Copy each line below that includes "scene".
· · · ·
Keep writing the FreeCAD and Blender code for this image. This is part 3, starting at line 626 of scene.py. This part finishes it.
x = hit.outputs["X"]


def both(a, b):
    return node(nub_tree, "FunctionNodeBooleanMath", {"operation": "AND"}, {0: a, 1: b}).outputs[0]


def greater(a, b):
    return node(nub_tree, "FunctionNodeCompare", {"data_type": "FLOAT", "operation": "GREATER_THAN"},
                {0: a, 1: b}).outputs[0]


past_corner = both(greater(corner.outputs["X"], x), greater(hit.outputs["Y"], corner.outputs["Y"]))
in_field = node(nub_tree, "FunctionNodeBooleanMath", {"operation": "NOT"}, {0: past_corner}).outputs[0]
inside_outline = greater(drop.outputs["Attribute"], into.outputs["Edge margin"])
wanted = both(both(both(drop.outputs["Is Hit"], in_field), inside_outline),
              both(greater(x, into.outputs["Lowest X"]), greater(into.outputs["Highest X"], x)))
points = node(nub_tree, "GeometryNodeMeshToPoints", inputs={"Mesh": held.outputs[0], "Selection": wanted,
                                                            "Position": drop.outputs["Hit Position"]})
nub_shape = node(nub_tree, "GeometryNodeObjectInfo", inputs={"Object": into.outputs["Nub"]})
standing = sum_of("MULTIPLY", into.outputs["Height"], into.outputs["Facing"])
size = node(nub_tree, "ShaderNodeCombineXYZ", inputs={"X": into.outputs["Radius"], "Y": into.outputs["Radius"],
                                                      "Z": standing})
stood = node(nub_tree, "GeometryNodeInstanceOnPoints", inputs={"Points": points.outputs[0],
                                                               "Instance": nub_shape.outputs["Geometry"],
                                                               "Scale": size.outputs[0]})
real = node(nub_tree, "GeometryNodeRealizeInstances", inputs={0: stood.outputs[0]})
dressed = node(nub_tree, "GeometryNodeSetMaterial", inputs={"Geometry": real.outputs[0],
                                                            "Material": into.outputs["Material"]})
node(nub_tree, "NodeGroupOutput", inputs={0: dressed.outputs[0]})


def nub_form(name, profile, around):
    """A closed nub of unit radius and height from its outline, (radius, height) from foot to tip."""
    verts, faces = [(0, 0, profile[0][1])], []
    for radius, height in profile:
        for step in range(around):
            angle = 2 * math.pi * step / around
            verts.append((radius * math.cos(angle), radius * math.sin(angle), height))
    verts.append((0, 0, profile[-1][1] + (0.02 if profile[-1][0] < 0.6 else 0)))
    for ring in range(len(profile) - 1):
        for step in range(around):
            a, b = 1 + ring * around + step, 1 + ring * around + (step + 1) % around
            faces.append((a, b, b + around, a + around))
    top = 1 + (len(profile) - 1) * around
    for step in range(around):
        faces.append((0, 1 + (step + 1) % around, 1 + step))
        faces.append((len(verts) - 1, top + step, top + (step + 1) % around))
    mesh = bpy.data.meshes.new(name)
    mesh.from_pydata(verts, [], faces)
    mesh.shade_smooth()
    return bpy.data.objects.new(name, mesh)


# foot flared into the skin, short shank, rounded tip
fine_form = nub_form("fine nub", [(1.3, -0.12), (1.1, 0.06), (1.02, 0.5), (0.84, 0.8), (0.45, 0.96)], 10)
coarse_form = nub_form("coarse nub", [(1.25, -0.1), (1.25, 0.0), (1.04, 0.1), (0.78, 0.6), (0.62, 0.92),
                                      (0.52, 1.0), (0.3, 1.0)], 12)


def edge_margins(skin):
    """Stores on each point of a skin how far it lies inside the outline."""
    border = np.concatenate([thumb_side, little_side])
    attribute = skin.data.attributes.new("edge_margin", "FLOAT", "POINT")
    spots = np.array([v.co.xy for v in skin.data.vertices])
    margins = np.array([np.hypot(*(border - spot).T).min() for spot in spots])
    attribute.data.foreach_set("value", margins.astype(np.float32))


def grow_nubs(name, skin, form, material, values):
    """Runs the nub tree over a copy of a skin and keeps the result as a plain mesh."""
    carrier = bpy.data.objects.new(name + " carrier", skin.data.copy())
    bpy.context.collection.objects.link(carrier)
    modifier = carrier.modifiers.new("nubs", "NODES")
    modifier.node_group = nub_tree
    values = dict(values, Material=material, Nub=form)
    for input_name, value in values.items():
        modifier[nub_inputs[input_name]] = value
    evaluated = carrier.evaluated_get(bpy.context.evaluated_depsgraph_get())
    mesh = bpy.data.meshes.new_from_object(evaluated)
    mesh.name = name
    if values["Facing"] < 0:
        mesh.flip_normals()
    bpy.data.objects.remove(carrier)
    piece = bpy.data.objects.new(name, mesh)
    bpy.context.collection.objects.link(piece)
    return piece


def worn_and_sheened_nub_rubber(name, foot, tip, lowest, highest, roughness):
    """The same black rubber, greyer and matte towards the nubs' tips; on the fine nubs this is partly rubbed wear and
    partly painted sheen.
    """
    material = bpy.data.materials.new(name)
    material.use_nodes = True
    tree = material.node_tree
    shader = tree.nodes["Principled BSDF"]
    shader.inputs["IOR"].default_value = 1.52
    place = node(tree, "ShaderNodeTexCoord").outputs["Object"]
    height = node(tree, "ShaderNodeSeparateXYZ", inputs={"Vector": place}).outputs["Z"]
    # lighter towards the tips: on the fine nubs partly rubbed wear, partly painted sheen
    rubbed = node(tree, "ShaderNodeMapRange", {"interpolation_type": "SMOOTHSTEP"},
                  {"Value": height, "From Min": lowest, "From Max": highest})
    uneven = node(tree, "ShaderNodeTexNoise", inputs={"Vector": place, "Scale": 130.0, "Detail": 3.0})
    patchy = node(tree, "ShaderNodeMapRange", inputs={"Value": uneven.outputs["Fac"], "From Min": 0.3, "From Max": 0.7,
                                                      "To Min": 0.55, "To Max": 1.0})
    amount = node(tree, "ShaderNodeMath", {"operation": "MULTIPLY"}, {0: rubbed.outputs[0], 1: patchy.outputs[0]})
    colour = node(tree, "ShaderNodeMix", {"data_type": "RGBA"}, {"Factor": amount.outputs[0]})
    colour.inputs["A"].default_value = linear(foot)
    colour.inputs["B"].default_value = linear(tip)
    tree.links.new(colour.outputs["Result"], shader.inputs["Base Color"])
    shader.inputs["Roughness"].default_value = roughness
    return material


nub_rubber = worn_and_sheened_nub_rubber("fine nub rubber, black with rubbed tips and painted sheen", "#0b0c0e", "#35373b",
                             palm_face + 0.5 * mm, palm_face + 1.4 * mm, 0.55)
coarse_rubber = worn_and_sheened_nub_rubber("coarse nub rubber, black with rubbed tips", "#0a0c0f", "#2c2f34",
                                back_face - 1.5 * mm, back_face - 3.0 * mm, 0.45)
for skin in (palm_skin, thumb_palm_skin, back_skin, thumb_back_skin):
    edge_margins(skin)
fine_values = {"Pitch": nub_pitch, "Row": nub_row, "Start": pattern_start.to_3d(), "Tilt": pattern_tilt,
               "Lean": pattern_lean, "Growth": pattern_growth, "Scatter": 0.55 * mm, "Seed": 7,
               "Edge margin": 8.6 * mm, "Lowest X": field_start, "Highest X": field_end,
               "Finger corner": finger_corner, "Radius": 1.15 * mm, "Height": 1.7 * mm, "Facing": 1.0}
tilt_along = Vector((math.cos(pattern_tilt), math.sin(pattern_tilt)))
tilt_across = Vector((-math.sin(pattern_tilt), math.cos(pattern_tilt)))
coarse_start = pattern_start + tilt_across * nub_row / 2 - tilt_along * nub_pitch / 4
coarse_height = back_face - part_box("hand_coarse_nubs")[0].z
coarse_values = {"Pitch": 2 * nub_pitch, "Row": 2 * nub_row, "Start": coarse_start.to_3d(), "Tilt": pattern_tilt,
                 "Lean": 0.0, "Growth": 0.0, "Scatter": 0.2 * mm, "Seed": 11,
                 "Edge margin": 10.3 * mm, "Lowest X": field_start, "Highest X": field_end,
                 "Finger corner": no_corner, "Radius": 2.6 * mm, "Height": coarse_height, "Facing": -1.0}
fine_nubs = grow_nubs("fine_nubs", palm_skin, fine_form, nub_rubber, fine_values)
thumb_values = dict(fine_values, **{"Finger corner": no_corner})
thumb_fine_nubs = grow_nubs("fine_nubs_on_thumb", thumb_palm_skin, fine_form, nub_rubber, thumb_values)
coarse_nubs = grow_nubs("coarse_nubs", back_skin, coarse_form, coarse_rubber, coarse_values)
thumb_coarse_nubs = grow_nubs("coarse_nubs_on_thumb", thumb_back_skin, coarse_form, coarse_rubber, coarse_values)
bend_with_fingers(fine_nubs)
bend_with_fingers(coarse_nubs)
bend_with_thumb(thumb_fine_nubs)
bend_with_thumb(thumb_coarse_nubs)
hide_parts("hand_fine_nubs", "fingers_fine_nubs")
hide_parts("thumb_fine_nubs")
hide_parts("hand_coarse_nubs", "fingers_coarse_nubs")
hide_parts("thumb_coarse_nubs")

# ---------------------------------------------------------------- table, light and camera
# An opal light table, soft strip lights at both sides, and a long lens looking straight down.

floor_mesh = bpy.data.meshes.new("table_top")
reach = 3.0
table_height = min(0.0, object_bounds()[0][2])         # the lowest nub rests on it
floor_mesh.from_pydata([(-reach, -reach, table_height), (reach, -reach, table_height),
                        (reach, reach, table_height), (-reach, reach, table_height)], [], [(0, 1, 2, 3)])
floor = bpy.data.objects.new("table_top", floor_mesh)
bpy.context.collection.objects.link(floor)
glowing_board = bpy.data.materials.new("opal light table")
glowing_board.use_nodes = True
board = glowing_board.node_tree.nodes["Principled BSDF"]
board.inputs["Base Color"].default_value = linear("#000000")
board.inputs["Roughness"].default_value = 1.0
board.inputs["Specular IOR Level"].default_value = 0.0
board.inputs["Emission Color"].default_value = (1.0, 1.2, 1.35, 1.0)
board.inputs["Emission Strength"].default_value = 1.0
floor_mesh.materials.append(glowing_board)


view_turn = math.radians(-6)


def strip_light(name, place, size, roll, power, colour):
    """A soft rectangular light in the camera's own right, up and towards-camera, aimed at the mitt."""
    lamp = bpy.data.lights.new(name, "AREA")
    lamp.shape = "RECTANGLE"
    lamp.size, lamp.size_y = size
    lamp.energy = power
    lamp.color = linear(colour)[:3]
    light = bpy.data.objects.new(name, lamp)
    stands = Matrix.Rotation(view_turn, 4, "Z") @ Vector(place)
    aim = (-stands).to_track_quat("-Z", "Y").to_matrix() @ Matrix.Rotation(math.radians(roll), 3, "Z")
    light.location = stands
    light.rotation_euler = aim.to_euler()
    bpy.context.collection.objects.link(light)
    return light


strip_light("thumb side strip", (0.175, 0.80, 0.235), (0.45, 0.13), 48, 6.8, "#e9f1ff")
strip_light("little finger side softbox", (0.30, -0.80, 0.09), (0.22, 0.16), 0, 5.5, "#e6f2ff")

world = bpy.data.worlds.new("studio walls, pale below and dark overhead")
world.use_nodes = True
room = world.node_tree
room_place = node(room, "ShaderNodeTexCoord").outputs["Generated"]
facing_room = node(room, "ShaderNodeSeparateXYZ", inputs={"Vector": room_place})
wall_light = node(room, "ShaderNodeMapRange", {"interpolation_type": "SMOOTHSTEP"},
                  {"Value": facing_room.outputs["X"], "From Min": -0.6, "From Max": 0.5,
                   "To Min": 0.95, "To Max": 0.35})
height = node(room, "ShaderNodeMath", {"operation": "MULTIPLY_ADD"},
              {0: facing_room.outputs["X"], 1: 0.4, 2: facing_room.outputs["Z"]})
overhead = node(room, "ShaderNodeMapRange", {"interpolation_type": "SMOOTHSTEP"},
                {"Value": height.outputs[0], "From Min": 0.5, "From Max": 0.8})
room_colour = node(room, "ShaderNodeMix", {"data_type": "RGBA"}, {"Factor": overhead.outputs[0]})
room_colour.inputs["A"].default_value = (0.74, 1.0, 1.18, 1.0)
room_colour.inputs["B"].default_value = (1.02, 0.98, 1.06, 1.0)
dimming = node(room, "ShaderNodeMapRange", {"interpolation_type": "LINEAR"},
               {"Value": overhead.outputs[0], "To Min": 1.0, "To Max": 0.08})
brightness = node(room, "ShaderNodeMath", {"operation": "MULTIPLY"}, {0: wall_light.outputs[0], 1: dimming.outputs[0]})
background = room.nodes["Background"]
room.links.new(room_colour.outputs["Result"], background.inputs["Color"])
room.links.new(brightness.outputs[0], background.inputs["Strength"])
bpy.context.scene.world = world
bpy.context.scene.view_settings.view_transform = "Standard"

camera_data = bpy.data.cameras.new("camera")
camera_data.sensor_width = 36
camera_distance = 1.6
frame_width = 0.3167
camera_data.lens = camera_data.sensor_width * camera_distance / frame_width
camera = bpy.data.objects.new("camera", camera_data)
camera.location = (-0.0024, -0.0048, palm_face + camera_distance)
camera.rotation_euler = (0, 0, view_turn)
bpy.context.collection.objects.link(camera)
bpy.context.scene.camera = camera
· · · ·
Response below:
Keep writing the FreeCAD and Blender code for this image. This is part 3, starting at line 626 of scene.py. This part finishes it.
bpy.context.scene.world = world
bpy.context.scene.view_settings.view_transform = "Standard"
bpy.context.scene.camera = camera